-- Start of GIVEN ENTRIES --
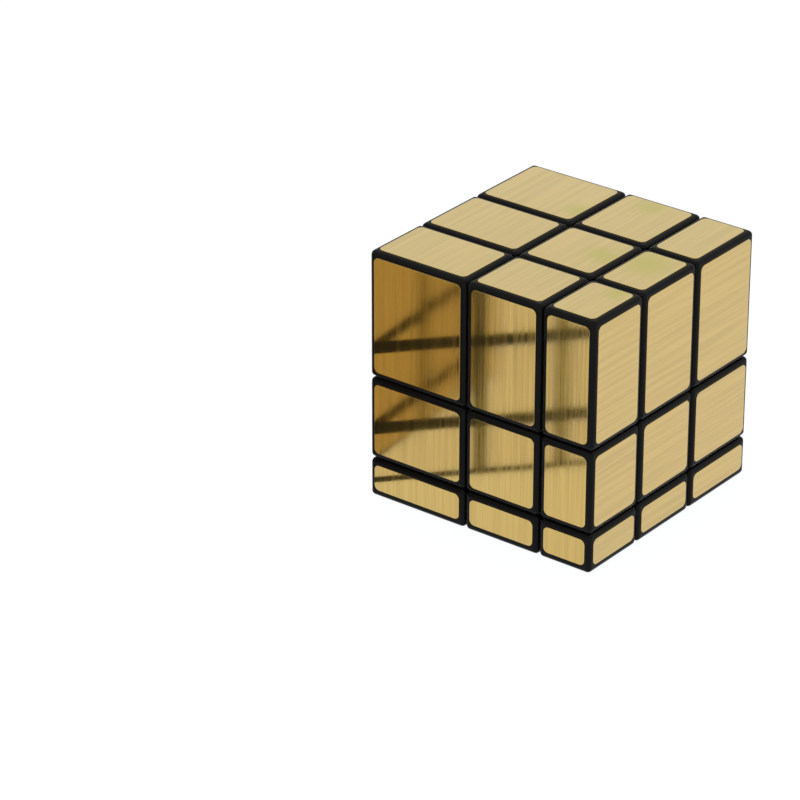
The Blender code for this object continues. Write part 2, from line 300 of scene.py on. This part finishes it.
def thumb_marks(tree):
    """How far the lacquer has gone greenish where thumbs rest, from 0 to 1."""
    place = add_node(tree, "ShaderNodeTexCoord")
    patch = 4.0 * MM        # the marks fade in patches of about this size
    uneven = add_node(tree, "ShaderNodeTexNoise", {
        "Vector": place.outputs["Object"], "Scale": 1 / patch, "Detail": 2.0})
    worn = None
    for middle, radius in THUMBS:
        away = add_node(tree, "ShaderNodeVectorMath", {
            0: place.outputs["Object"], 1: CORE + Vector(middle) * MM}, operation="DISTANCE")
        mark = add_node(tree, "ShaderNodeMapRange", {
            "Value": away.outputs["Value"], "From Min": 0.0, "From Max": radius * MM,
            "To Min": 1.0, "To Max": 0.0}, interpolation_type="SMOOTHSTEP")
        worn = mark if worn is None else add_node(tree, "ShaderNodeMath", {
            0: worn.outputs[0], 1: mark.outputs[0]}, operation="MAXIMUM")
    patchy = add_node(tree, "ShaderNodeMapRange", {
        "Value": uneven.outputs[0], "From Min": 0.2, "From Max": 0.42})
    return add_node(tree, "ShaderNodeMath", {0: worn.outputs[0], 1: patchy.outputs[0]},
                    operation="MULTIPLY").outputs[0]


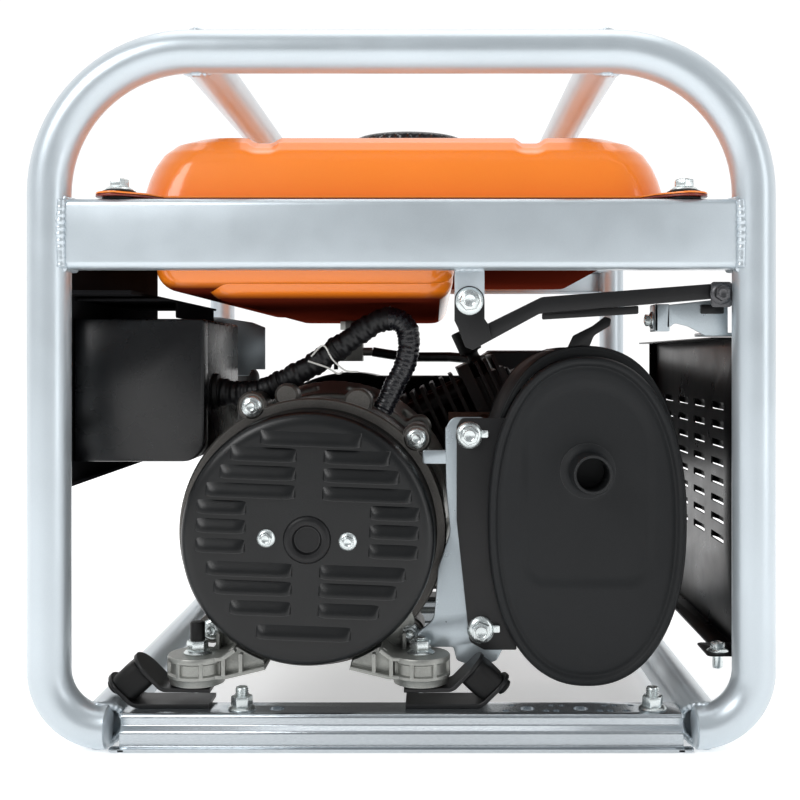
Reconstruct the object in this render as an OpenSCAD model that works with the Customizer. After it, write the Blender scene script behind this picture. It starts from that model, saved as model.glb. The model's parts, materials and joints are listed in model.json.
-- End of GIVEN ENTRIES --
*WORK INSTRUCTIONS*:
Look through the material above and pick out each line holding the word "Blender".

*IN RESPONSE*:
The Blender code for this object continues. Write part 2, from line 300 of scene.py on. This part finishes it.
Reconstruct the object in this render as an OpenSCAD model that works with the Customizer. After it, write the Blender scene script behind this picture. It starts from that model, saved as model.glb. The model's parts, materials and joints are listed in model.json.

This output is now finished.